Begin Supplied information
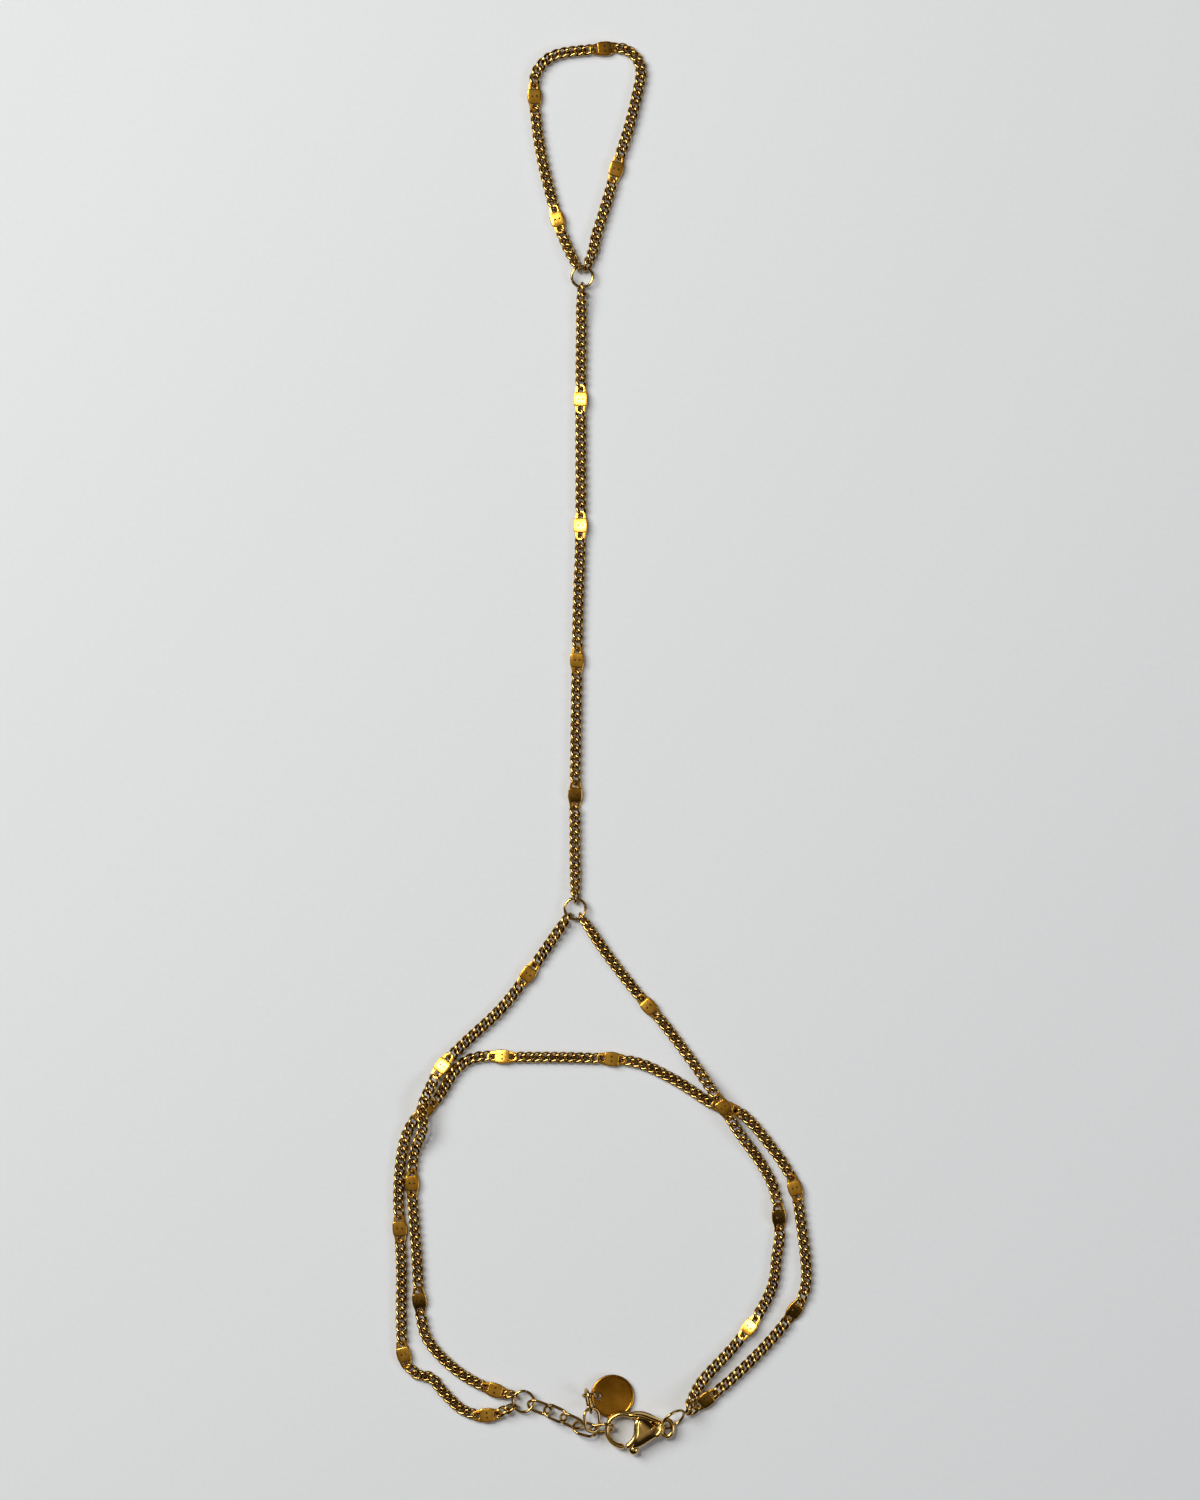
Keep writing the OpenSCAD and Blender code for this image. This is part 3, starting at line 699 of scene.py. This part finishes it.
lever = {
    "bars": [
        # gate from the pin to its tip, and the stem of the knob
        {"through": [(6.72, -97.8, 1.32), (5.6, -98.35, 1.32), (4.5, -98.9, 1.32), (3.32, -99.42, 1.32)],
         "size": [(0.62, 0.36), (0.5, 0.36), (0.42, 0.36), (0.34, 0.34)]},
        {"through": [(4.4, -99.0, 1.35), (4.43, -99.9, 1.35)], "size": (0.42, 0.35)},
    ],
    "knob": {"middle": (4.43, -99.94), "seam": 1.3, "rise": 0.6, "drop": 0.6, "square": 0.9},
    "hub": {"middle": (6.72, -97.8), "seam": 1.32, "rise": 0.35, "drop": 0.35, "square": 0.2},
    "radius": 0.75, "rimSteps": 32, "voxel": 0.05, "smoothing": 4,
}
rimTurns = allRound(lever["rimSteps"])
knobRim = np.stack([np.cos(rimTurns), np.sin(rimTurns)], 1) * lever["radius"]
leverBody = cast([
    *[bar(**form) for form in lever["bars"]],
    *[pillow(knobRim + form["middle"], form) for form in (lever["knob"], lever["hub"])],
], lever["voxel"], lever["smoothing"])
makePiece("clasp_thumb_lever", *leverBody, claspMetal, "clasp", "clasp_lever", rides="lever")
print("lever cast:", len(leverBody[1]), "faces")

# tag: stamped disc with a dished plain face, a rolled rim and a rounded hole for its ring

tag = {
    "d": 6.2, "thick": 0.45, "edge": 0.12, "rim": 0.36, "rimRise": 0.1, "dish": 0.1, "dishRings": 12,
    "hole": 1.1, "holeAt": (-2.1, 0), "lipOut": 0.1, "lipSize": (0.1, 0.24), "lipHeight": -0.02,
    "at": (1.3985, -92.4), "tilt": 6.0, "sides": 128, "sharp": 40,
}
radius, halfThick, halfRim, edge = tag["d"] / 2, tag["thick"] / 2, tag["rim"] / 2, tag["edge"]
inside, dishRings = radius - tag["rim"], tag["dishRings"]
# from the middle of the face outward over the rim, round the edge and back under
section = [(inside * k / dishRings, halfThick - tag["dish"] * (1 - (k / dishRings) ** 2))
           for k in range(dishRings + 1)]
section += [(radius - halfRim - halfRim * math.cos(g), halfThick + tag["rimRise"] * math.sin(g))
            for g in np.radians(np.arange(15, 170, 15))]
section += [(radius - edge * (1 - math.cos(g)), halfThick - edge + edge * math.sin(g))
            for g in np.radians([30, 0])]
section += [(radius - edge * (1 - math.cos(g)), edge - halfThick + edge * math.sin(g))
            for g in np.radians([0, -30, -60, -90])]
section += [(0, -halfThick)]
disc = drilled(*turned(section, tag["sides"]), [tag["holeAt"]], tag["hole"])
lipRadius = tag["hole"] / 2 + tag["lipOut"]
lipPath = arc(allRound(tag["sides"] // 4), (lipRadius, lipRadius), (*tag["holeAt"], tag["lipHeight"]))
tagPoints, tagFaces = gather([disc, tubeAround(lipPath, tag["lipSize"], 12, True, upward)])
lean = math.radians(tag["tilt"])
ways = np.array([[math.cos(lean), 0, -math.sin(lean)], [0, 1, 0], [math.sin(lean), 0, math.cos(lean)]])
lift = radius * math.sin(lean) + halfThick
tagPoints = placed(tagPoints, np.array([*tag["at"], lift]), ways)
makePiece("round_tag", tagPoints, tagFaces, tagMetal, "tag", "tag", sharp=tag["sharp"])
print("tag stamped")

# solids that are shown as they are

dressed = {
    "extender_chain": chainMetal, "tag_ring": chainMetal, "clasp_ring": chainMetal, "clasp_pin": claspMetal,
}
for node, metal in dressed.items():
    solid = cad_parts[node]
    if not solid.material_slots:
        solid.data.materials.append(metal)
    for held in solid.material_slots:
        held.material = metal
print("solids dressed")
End Supplied information
* _Your instructions_
Begin with the first line of the listing and copy exactly through the line that contains "# tag: stamped", please, keeping both ends and leaving out everything after.

* _Full response_
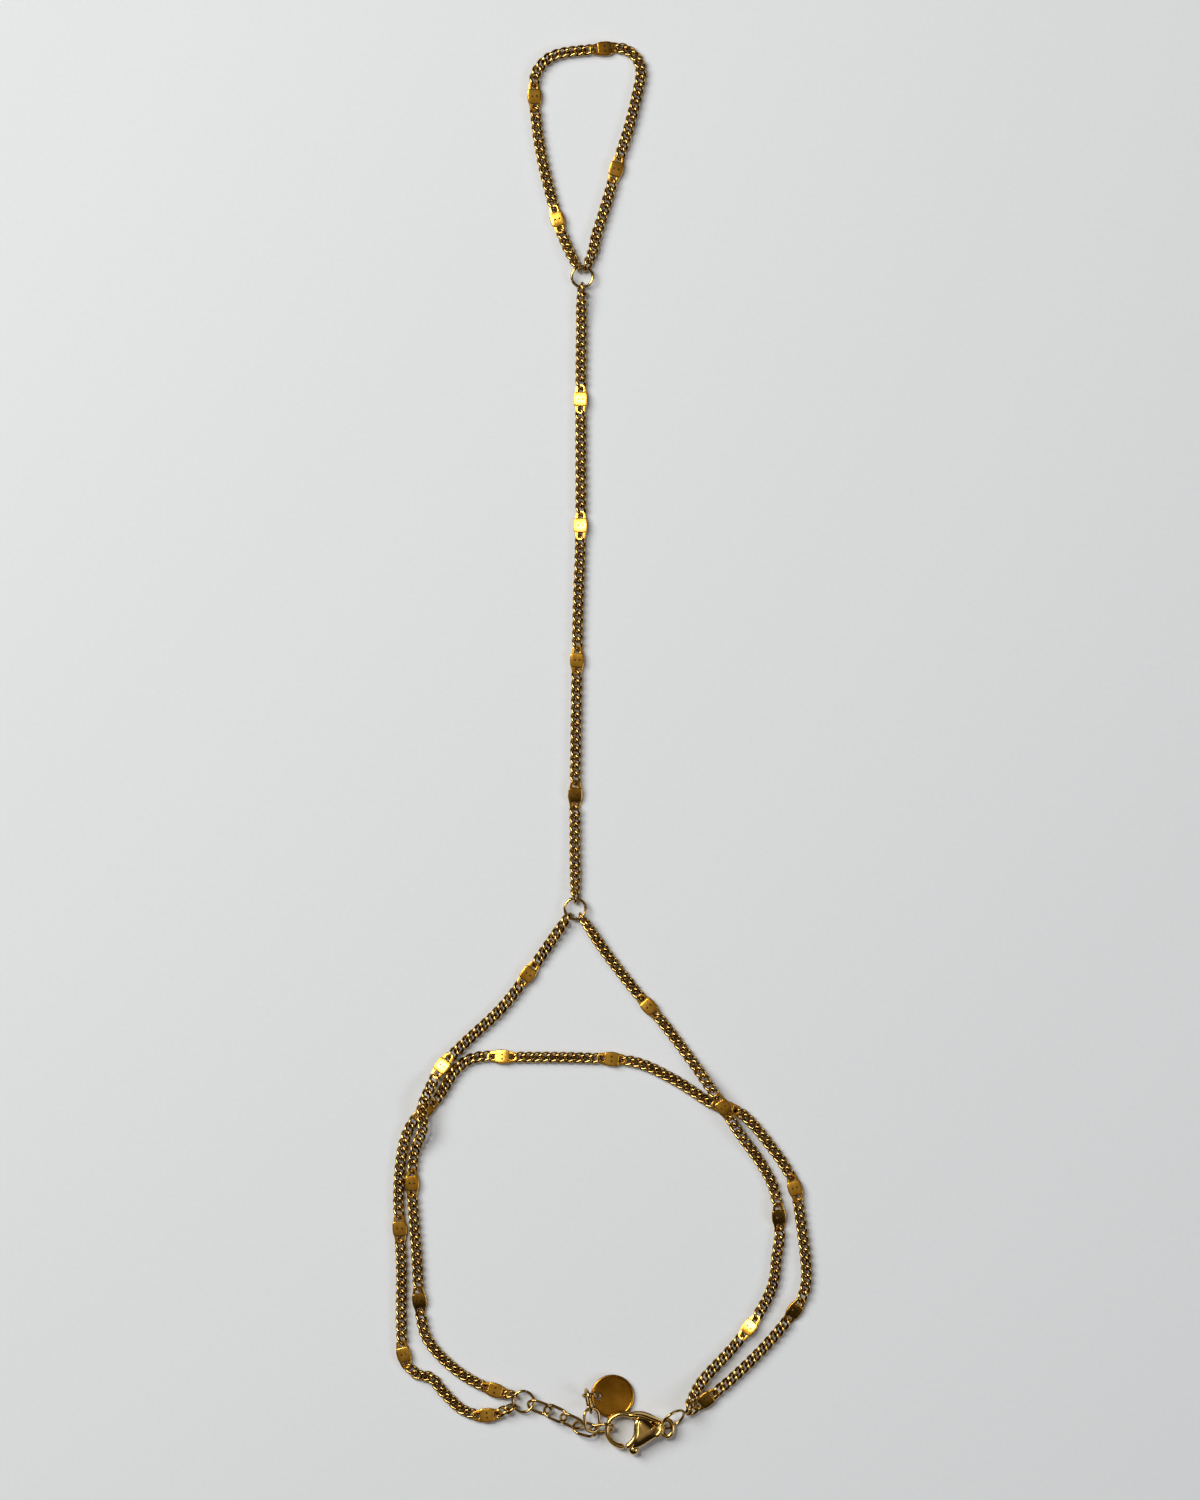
Keep writing the OpenSCAD and Blender code for this image. This is part 3, starting at line 699 of scene.py. This part finishes it.
lever = {
    "bars": [
        # gate from the pin to its tip, and the stem of the knob
        {"through": [(6.72, -97.8, 1.32), (5.6, -98.35, 1.32), (4.5, -98.9, 1.32), (3.32, -99.42, 1.32)],
         "size": [(0.62, 0.36), (0.5, 0.36), (0.42, 0.36), (0.34, 0.34)]},
        {"through": [(4.4, -99.0, 1.35), (4.43, -99.9, 1.35)], "size": (0.42, 0.35)},
    ],
    "knob": {"middle": (4.43, -99.94), "seam": 1.3, "rise": 0.6, "drop": 0.6, "square": 0.9},
    "hub": {"middle": (6.72, -97.8), "seam": 1.32, "rise": 0.35, "drop": 0.35, "square": 0.2},
    "radius": 0.75, "rimSteps": 32, "voxel": 0.05, "smoothing": 4,
}
rimTurns = allRound(lever["rimSteps"])
knobRim = np.stack([np.cos(rimTurns), np.sin(rimTurns)], 1) * lever["radius"]
leverBody = cast([
    *[bar(**form) for form in lever["bars"]],
    *[pillow(knobRim + form["middle"], form) for form in (lever["knob"], lever["hub"])],
], lever["voxel"], lever["smoothing"])
makePiece("clasp_thumb_lever", *leverBody, claspMetal, "clasp", "clasp_lever", rides="lever")
print("lever cast:", len(leverBody[1]), "faces")

# tag: stamped disc with a dished plain face, a rolled rim and a rounded hole for its ring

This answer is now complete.